Don't believe me yet? Ok, so have you driven down Race Course Road and met the randomly coloured, big bouncy dahlias at the Ashok hotel roundabout? (I swear, they bob their heads in funky 'yo!' type rhythm). Have you seen the four back-to-back Semul silk-cotton trees at the messiest point of the Naraina nightmare, and rediscovered that particular sensation of 'heart-stopped-for-a-nanosec' at the sight of their lavish, flamboyant display of big, waxy, blood-red flowers? (Last March, with no flyover in sight, this sight would nevertheless make me forget, magically, that my car was bumping over potholes in the exact same way was a tiny boat would bob on choppy seas.) And if you see the poetry of a single Silk Floss Tree in full, towering February bloom (with flowers so pink, so delicate and so heart-implodingly ripe and ready to drop into your lap), left with none but one pink flower on a high branch in March, I'd totally believe you if you claim that you're swept and stunned and suddenly surreally inhabited by the ghost of Mir Taqi Mir.


And of course, the riot otherwise known as the bougainvillea, in full-full show off mode at this time of the year! It helps that I spend most of my day in JNU, which is bursting in a perpetual impressionist fireworks-y display of bougainvillea hedges the size of single-storey buildings. Every day I drive in from the North Gate and try not to bump over the many speedbreakers because my eyes are too busy soaking in the gorgeous-ness of a kilometre of luscious fuchsia, red, and white explosion.

Everyday I remind myself to evolve a graceful way to sweep my jaw off the ground, because that's where I find it after I've taken in the sight of an entire field of wild flowers amidst trees and rocks outside my school. There is the droopy elegance of the bottle brush that despite its ethereal charm looks very much apt for utilitarian purposes (exactly like the brush my mother used to clean bottles, making me wonder which one was named first - the brush or the flower). And there is the pretty petulance of the red powder puff which is so ripe and round and feathery and I'm always tempted to pluck it and feel it against my jaw (which is probably why its other name is the shaving brush tree!). I could be walking innocently to the library, hoping for nothing more than the warm, somewhat attractive-repulsive smell of freshly photocopied notes at the end of the walk, until a huge 20-feet long bougainvillea bush (that was until the other day, absolutely innocuously green and nonchalant), takes hold of me with its heatachingly sexy magenta efflorescence - the kind of beauty that's so sudden and so pretty, the only way you can dignify it with an apt response, is by wanting to eat it. And to make the gravitational forcefield of the bougainvillea even more maddening, is the naturally prepared rani-pink bed of flowers underneath the bush - and now I know exactly why Radha slept with Krishna so readily. A little cove under a low-lying tree grove, with a dense carpet of lusciously coloured flowers. Wanton woman, check.
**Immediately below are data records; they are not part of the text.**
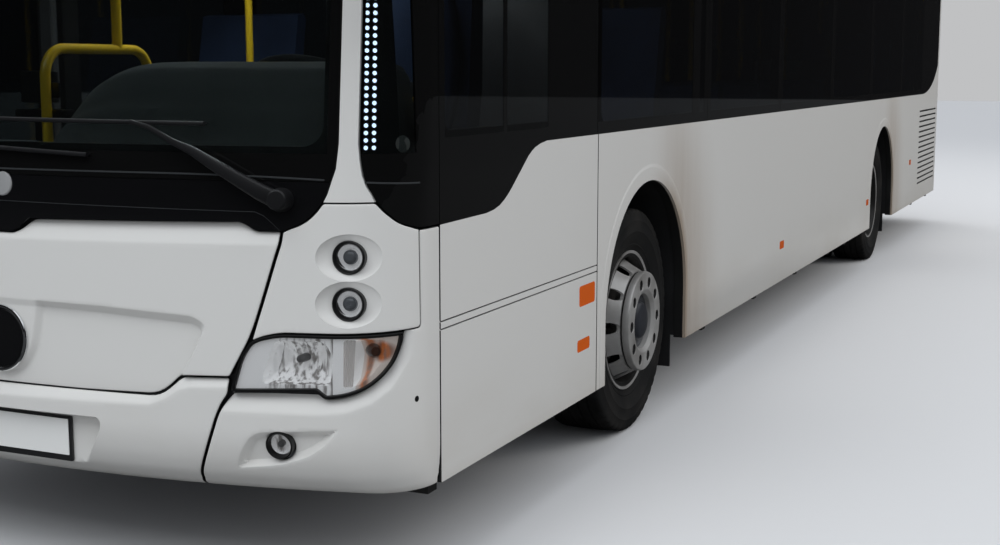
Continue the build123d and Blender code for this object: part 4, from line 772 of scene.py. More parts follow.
bossRows = bothHalves([(0, 0.90, 0), (0.176, 0.90, 0), (0.163, 0.790, 0.03), (0.147, 0.711, 0.05),
                       (0.10, 0.645, 0.05), (0, 0.628, 0)])
recessOutline, edgeOutline, bossOutline = (frontOutline(rows) for rows in (recessRows, edgeRows, bossRows))


def flapCrease(s):
    # height of the crease, a little lower at the middle
    return np.interp(np.abs(s), flapSettings["creaseSpan"], flapSettings["crease"])


def flapDepth(s, z):
    # lean above the crease + a slope down from the outer to the inner outline, with the boss left standing
    settings = flapSettings
    points = np.stack([s, z], 1)
    outside = np.maximum(-distanceTo(points, edgeOutline), 0)
    inside = np.maximum(distanceTo(points, recessOutline), 0)
    span = outside + inside + 1e-9
    sink = eased(outside / span, settings["round"] / span)
    boss = eased(-distanceTo(points, bossOutline) / settings["boss"], 0.2)
    return (leaned(z - flapCrease(s), settings["lean"], settings["knee"])
            + settings["recess"] * sink * (1 - settings["bossShare"] * boss))


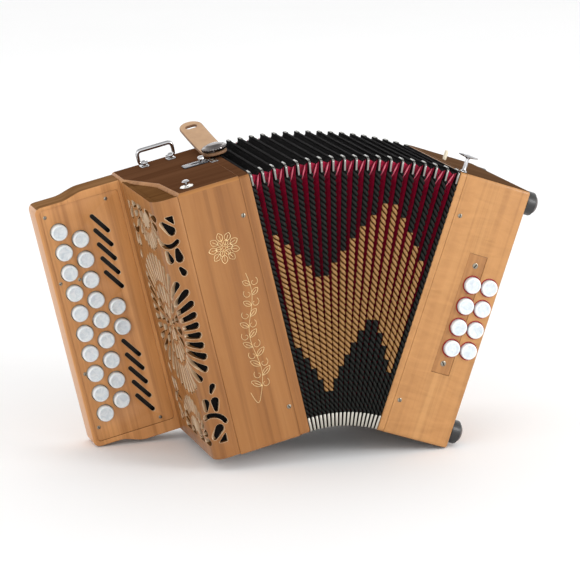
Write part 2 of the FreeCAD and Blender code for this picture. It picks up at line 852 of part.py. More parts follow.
for number, (x, z) in enumerate(bass_button_places(), start=1):
    subpart("bass_button_%d" % number, "bass", button(x, z, "0", "bass_shank"))

doc.recompute()

# The fan leans until both halves touch the ground, centred over the origin.
lean = Placement(Vector(), Rotation(Y_AXIS, -TREBLE_LEAN))
bounds = FreeCAD.BoundBox()
for thing, half in subparts:
    thing.Placement = lean.multiply(HALVES[half])
doc.recompute()
for thing, half in subparts:
    bounds.add(thing.Shape.BoundBox)
stand = Vector(-bounds.Center.x, -bounds.Center.y, -bounds.ZMin)
for thing, half in subparts:
    thing.Placement = Placement(stand, Rotation()).multiply(thing.Placement)
doc.recompute()

for thing in doc.Objects:
    if "Invalid" in thing.State or "Error" in thing.State:
        raise RuntimeError("%s did not rebuild: %s" % (thing.Label, thing.State))
os.makedirs("parts", exist_ok=True)
for thing, half in subparts:
    shape = thing.Shape
    if shape.isNull() or not shape.isValid() or not shape.Solids:
        raise RuntimeError("%s has no sound solid" % thing.Label)
    shape.exportStep("parts/%s.step" % thing.Label)
print("wrote %d sub-parts, stand %s, size %s" % (len(subparts), stand, bounds))
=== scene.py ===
"""The looks of the button accordion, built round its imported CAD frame.

Each half of the instrument is drawn upright in its own frame, in millimetres: x from the
treble end to the bass end, y from the front face to the back, z up, x = 0 at the bellows.
"""

import json
import math
from contextlib import contextmanager

import bmesh
import bpy
from mathutils import Matrix, Vector
from mathutils.geometry import delaunay_2d_cdt


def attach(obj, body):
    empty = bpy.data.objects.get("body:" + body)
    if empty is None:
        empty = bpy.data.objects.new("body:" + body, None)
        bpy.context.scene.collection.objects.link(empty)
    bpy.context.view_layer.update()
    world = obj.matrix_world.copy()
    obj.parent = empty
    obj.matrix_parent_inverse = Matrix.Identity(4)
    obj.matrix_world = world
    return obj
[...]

I'm looking at the anaar tree outside my school and its little budding anarkalis, and smiling away, reminded of that Nasikh poem, dripping with typical fleshy Lucknowi decadence and wit:


I am a lover of breasts

Like pomegranates;

Plant then no other trees

On my grave but these.


I wish I could be as sure as Nasikh about my favourite tree (no no, neatly gendered equivalents don't work here; dreaming of banana trees just isn't as much poetic, or hell, even as much fun). What tree gives me the most sukoon? Which tree would I rather stare at, even in death? I have no bloody clue. I am equally seduced by the March bounty I just described, as I am by the awaited April lavender grace of the Jacaranda (four of these trees in quick floral succession make for a sight to behold, from the terrace of my dance class at Triveni), the vermillion burst of the Gulmohar, the thin-waisted smell of the yellow-mouthed Champa. And in May and June, the miracle of the hot loos making the Amaltas flowers bunches (in a frozen animation of drop-drop-still petals) turn a more ferocious florescent shade of yummy yellow (I have my own secret patch of amaltas heartbreak, on a narrow road called Kama Koti Marg in RK Puram, lined as it is, by about 30 full-blown amaltas trees on both sides.) In August, there's the luminiscent pile of Mogra gajraa to be soaked in wistfully, as I get heady on its surround-smell fragrance and wonder if its reasonably sane to buy the entire pile, stuff into a pillow, and hug it to sleep. And when September ends, it'll bring with it, the faint dhaak sounds of the Durga Puja, heralded by the early morning nippiness that's inseparable from the intoxication of the Harshringar flowers. A haunting fragrance so ironic and short-lived, that it seems apt that its other names are as phonetically brief (parijat, shiuli), as they are poetically infinite (the night jasmine, the tree of sadness).



I can't decide, and I can't bear it, all this floral glory that my moody Delhi is throwing at me in one big rush. So am just going to do what I do to let off the steam, to bleach the love, to sober myself up. I'll drive through a shower of pale yellow dry neem leaves on Aurangzeb Road, nodding at the neem trees leaning-bending in a question mark over the road, letting my whizzing car rake up a mini storm through the voluptuous heaps of dry neem lining the road-side. It's a feeling that's pale and bland and yet alluring, like the faint strains of a half-remembered tune. And it sufficiently brings me back to myself, just so I can steady myself before being blown away by yet another cunniving March flower.